14. The fuel supply system as claimed in claim 13, wherein, in addition to the low-pressure portion (30), a high-pressure portion (32) is provided, which is connected in fluid communication to the low-pressure portion (30).

15. The fuel supply system as claimed in claim 14, wherein the fuel supply system (2) comprises a high-pressure pump (20) which connects the low-pressure portion (30) to the high-pressure portion (32) and at the same time forms the closing unit.

16. The fuel supply system as claimed in one of claims 13 to 15, wherein, in addition to the engine control unit (4), a pump control unit (8) is provided which is communicatively connected to the engine control unit (4), in which the method as claimed in one of claims 1 to 10 is modeled by means of software.

17. The fuel supply system as claimed in one of claims 13 to 16, wherein the low-pressure portion (30) is configured in such a way that, in the non-closed state of the fuel conduction point (26, 20b), a fuel pressure of up to approximately 3.5 bar can be achieved in the low-pressure portion (30) by means of the fuel pump (12), and, in the at least partially or fully closed state of the fuel conduction point (26, 20b), a fuel pressure of up to approximately 3.9 bar can be achieved by means of the fuel pump (12), at which pressure the valve (24, 36) opens in order to reduce the pressure.
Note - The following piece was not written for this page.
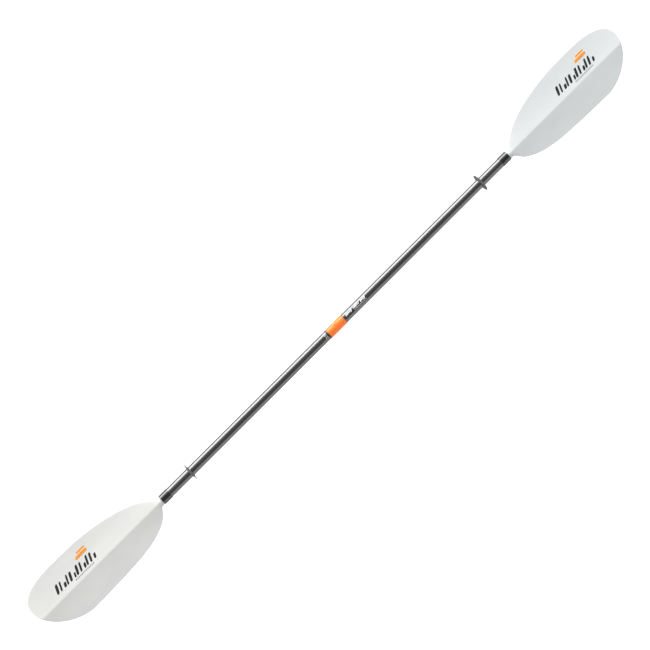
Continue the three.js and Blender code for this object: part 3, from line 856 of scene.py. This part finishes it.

18. The fuel supply system as claimed in claim 17, wherein the valve (24, 36) is assigned to a fuel conducting return line of the fuel supply system (2).

19. Use of a fuel supply system according to one of claims 13 to 18 in a system operating on gasoline fuel or diesel fuel.

20. An arrangement with a fuel supply system (2) according to one of claims 13 to 18.

21. The apparatus of claim 20, wherein the apparatus is a vehicle or a stationary or mobile generator.